Sylvia turned to Marshall with a rippled sneer across her brow and down her nose and around her mouth.

“Your problem, my dear, is actually much worse. I’ll wager some low grade wants to get over on some other low grade, and you and your Milkman shall be used to do it. You’ve been drafted into an internal war.”

Sylvia wanted to throw up for the fourth time that day.

* * *

Emory transferred his last message from John Raston to his wall. He watched the enormous fork plunge into Niagara Falls, like it were a slice of watery birthday cake. Lizzie toddled back and forth across the living room floor. She seemed to have to aim or project, just walking, in her arrhythmic, verge of falling kind of way. She had watched the Falls for a bit, then grew bored.

“What are you doing?” Lillian stood in the space between the kitchen and living room, shoulder against wall, arms crossed.

“It’s a cryptogram,” Emory said.

“That wasn’t my question.”

“I’m trying to decode it.”

“If you’re doing it because you like puzzles, fine. I’ve got no problem with that. But you don’t. You’re not a puzzle person.”

“Sure I am.”

“Jesus, Em. The ops questioned you.”

“That was about the murder.”

“They sent you there. Somebody wanted you there, watching. Don’t you get it?”

“No,” Emory said. “I don’t get it. I don’t get why they didn’t just call me, or send mail. There’s easier ways to get me a message than, you know, by trying to send me a message.”

“They want you to stop on your own,” Lillian said.

“And you? Do you want me to stop?”

Lillian bowed her head and twisted her left foot into the carpet.

“No one else,” Emory said. “Who’s going to step up and do this?”

“It’s not just you.”

“I’m the one posting.”

“It’s not just you you’re putting at risk.” Lillian raised her head. “Me. The baby. What are you going to do if the company decides they had enough?
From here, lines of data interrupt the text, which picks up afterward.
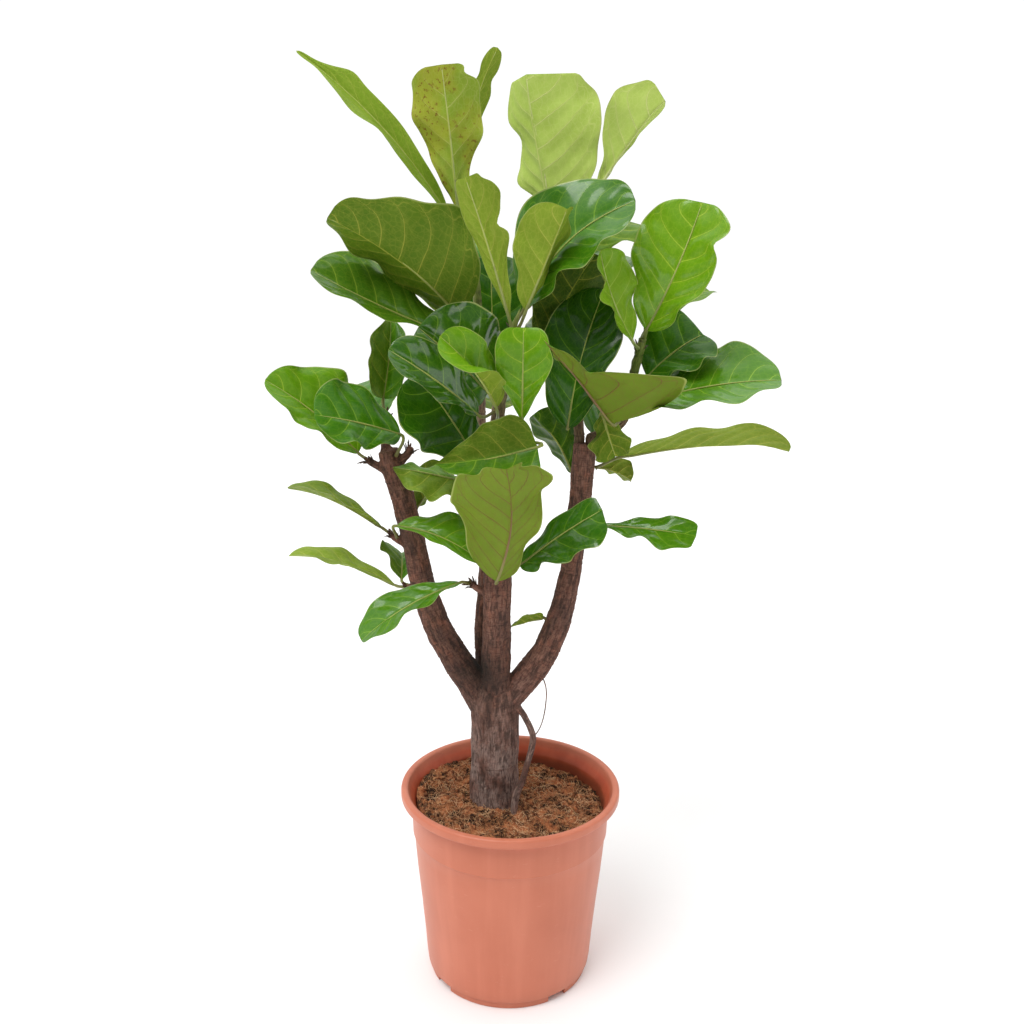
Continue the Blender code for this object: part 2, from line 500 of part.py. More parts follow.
def blade_point(spec, s, t):
    """A point of the blade's middle sheet, and the sheet's up direction; t runs from -1 left to 1 right."""
    middle, _, up, side = blade_axes(spec, s)
    which = 0 if t < 0 else 1
    widest = spec["halves"][which]
    half = widest * outline(s, spec.get("body", (0.75, 0.42)))
    half = math.hypot(half, STALK_RADIUS * (1 - s) ** 4)
    fold = math.radians(spec.get("fold", (15, 15))[which])
    cup = math.radians(spec.get("cup", (10, 10))[which])
    bow = cup * abs(t) * half / widest
    out = widest * (math.sin(fold + bow) - math.sin(fold)) / cup
    rise = widest * (math.cos(fold) - math.cos(fold + bow)) / cup
    return middle + side * math.copysign(out, t) + up * rise, up


def leaf_rings(spec, line):
    """Rings of eight points: round along the stalk, then flat along the blade with a keel below."""
    start, way = stalk_start(line, spec["height"], spec["base"])
    first_middle, first_along, _, _ = blade_axes(spec, 0.0)
    reach = np.linalg.norm(first_middle - start)
    rings = []
    for index in range(STALK_RINGS):
        t = index / STALK_RINGS
        b, c = start + way * reach / 3, first_middle - first_along * reach / 3
        point = (1 - t) ** 3 * start + 3 * (1 - t) ** 2 * t * b + 3 * (1 - t) * t**2 * c + t**3 * first_middle
        along = unit((1 - t) ** 2 * way + 2 * (1 - t) * t * (c - b) / reach * 3 + t**2 * first_along)
        if index == 0:
            along = way
        _, _, up, _ = blade_axes(spec, 0.0)
        up = unit(up - along * (up @ along))
        side = np.cross(along, up)
        rings.append([
            point + STALK_RADIUS * (side * math.cos(a) + up * math.sin(a))
            for a in np.radians([180, 135, 90, 45, 0, -45, -90, -135])
        ])
    for s in BLADE_STATIONS:
        ring = []
        for place, t in enumerate(EDGE_ORDER):
            point, up = blade_point(spec, s, t)
            if place in (1, 2, 3):
                point = point + up * max(UPPER_THICKNESS, STALK_RADIUS * (1 - s / 0.12))
            elif place == 6:
                point = point - up * (LOWER_THICKNESS + KEEL_DEPTH * (1 - s))
            elif place > 4:
                point = point - up * max(LOWER_THICKNESS, STALK_RADIUS * (1 - s / 0.12))
            ring.append(point)
        rings.append(ring)
    return rings, blade_axes(spec, 1.0)[0]


def make_leaf(name, spec, line, collection, material):
    """A loft between unlike sections: a round stalk that spreads into a thin, folded blade."""
    rings, tip = leaf_rings(spec, line)
    shape = bmesh.new()
    loops = [[shape.verts.new(point * CM) for point in ring] for ring in rings]
    count = len(EDGE_ORDER)
    shape.faces.new(loops[0])
    for low, high in zip(loops, loops[1:]):
        for index in range(count):
            after = (index + 1) % count
            shape.faces.new((low[index], low[after], high[after], high[index]))
    end = shape.verts.new(tip * CM)
    for index in range(count):
        shape.faces.new((loops[-1][index], loops[-1][(index + 1) % count], end))
    bmesh.ops.triangulate(shape, faces=shape.faces)
    bmesh.ops.recalc_face_normals(shape, faces=shape.faces)
    return add_object(name, mesh_from(shape), collection, material)


def main():
    for old in list(bpy.data.objects):
        bpy.data.objects.remove(old)
    plant = bpy.data.collections.new("potted_fiddle_leaf_fig")
    cutters = bpy.data.collections.new("cutters")
    bpy.context.scene.collection.children.link(plant)
    bpy.context.scene.collection.children.link(cutters)
    make_pot(plant, cutters)
    make_soil(plant, cutters)
    make_trunk(plant, cutters)
    lines = twig_lines()
    for name in SHOOTS:
        shoot = tube(name, lines[name], SHOOT_SIDES, plant)
        shoot.data.materials.append(new_material(name + "_bark", (0.22, 0.15, 0.08), 0.8))
        shoot.data.shade_smooth()
    for index, (name, spec) in enumerate(LEAVES.items()):
        green = new_material(name + "_green", (0.08 + 0.02 * (index % 4), 0.25, 0.04), 0.4)
        make_leaf(name, spec, lines[spec["twig"]], plant, green)


main()
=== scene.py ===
# %% [markdown]
# # A potted fiddle leaf fig
#
# The object is a young Ficus lyrata as a garden centre sells it: a thick stump that was cut back, four
# limbs that grew from the cut, five leafy shoots on three of them and about fifty large leaves. It stands
# in moist peat and coir in a moulded nursery pot. A imported model already fixes where every piece stands.
# This lesson gives each piece its real surface: veined leaves, furrowed bark, loose soil and matte plastic.
#
# The first cell loads the imported model as a frame that never moves. Everything is in metres, +Z up, the
# front towards -Y, and the pot stands on z = 0. A plant is measured in centimetres, so the rows below are in
# centimetres and CM turns them into metres. The noise has a fixed seed, so each run makes the same plant.

# %% Load the frame
import math

import bmesh
import bpy
import numpy as np
from mathutils import Euler, Matrix, Vector, noise


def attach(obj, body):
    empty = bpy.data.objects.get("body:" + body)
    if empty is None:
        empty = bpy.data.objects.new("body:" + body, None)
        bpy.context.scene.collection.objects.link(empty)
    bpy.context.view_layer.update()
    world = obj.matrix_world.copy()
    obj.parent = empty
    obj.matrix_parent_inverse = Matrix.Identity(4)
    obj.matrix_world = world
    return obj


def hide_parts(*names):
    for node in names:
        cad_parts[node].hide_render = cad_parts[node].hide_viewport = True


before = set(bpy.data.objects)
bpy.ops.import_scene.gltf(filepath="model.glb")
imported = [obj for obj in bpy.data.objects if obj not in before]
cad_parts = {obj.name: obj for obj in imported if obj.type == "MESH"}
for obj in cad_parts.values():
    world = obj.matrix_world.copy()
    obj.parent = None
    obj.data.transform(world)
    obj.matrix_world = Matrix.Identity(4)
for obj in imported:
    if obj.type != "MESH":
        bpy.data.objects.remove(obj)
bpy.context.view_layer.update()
CM = 0.01
NOISE_SEED = 7
noise.seed_set(NOISE_SEED)

# %% [markdown]
# ## Small helpers for pieces
#
# Every piece ends the same way: its bmesh becomes a mesh, the mesh gets its material, the object rides on
# the frame's one body, and the imported nodes that it stands for are hidden. One helper does all of that and
# prints the size of what it made. Two more make the round bodies: one spins a section round the upright axis,
# and one sweeps a stem along a line with a radius at each point. A bevelled curve is the simplest tool for a
# stem, because Blender turns the rings so that the stem never twists.

# %% Piece and stem helpers
def to_mesh(name, shape):
    """The mesh of a bmesh, which is freed."""
    mesh = bpy.data.meshes.new(name)
    shape.to_mesh(mesh)
    shape.free()
    return mesh


def stand(name, data):
    """Puts a mesh, curve, lamp or camera into the scene as an object."""
    made = bpy.data.objects.new(name, data)
    bpy.context.scene.collection.objects.link(made)
    return made


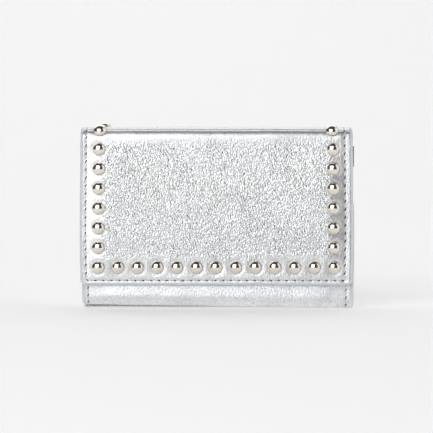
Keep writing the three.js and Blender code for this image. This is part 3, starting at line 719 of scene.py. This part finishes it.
strip("flap", 0, CUT1, ("fold", "flap", at(61.6), at(57.2)), r0=2.2, b=0.85, lap=0.12,
      replaces=("flap_leather",), lining_replaces=("flap_lining", "flap_stiffener"),
      stitch_lines=[u_line(CUT1, 0, SEAM_LEFT, FLAP_END, 0.9)])
strip("front_fold", CUT1, CUT2, ("spine", "fold", at(68.8), at(63.6)), b=0.85, lap=0.12, replaces=("fold_leather",), lining_replaces=("fold_lining",),
      stitch_lines=[side_line(-1, CUT1, CUT2, SEAM_LEFT), side_line(1, CUT1, CUT2, SEAM_RIGHT)])
strip("spine_and_back", CUT2, CUT3, ("body", "spine", at(78.0), at(72.2)), lined=False, b=0.85, lap=0.12, replaces=("spine_top_leather", "back_panel"),
      stitch_lines=[side_line(-1, CUT2, CUT3, SEAM_LEFT), side_line(1, CUT2, CUT3, SEAM_RIGHT)])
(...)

What are you — no, what are
we
— going to do if they fire your ass?”

“That’s not going to happen.”

“You ready to go off line? With a baby? No cuff, no doctors, no money?”

“The company wouldn’t do that. They’ve got too much invested in us.”

“Can I see your metrics?” Lillian asked. “What is the Milkman costing the company? You can’t compare what they’ve put into us if you don’t have that number.”

“It’s nothing,” Emory said. “I’m costing them very little. Once in a while we find milk that sat too long.”

“Then why bother? If you don’t find much wrong with the milk, why risk our lives?”

Emory watched Lizzie plop down and push around a small, yellow tractor that made beeps and flashed tiny lights.

“There’s something there.” Emory pointed to the wall. “John wanted me to know something, but not the company. That’s why he didn’t use voice or words. He sent me a message.”

“Lots of people sending you messages, Em. Any of them getting through?”

Emory watched roaring water fall.

* * *

McCallum drove north, outside of the Buffalo catchment, into that weird area where the Niagara Falls and Lockport catchments officially overlapped and were unofficially overlooked. Orchards, dairies, farms, all outside his usual haunts. The land, from the road out, belonged to Ambyr Consolidated, so he didn’t have worries about jurisdiction or even unfamiliarity. He worried about the cost. How many watts was the car burning? How many hours was he burning? His chief told him to go. No one ignores a call from security. McCallum agreed, he just didn’t want it on the Vasquez tab.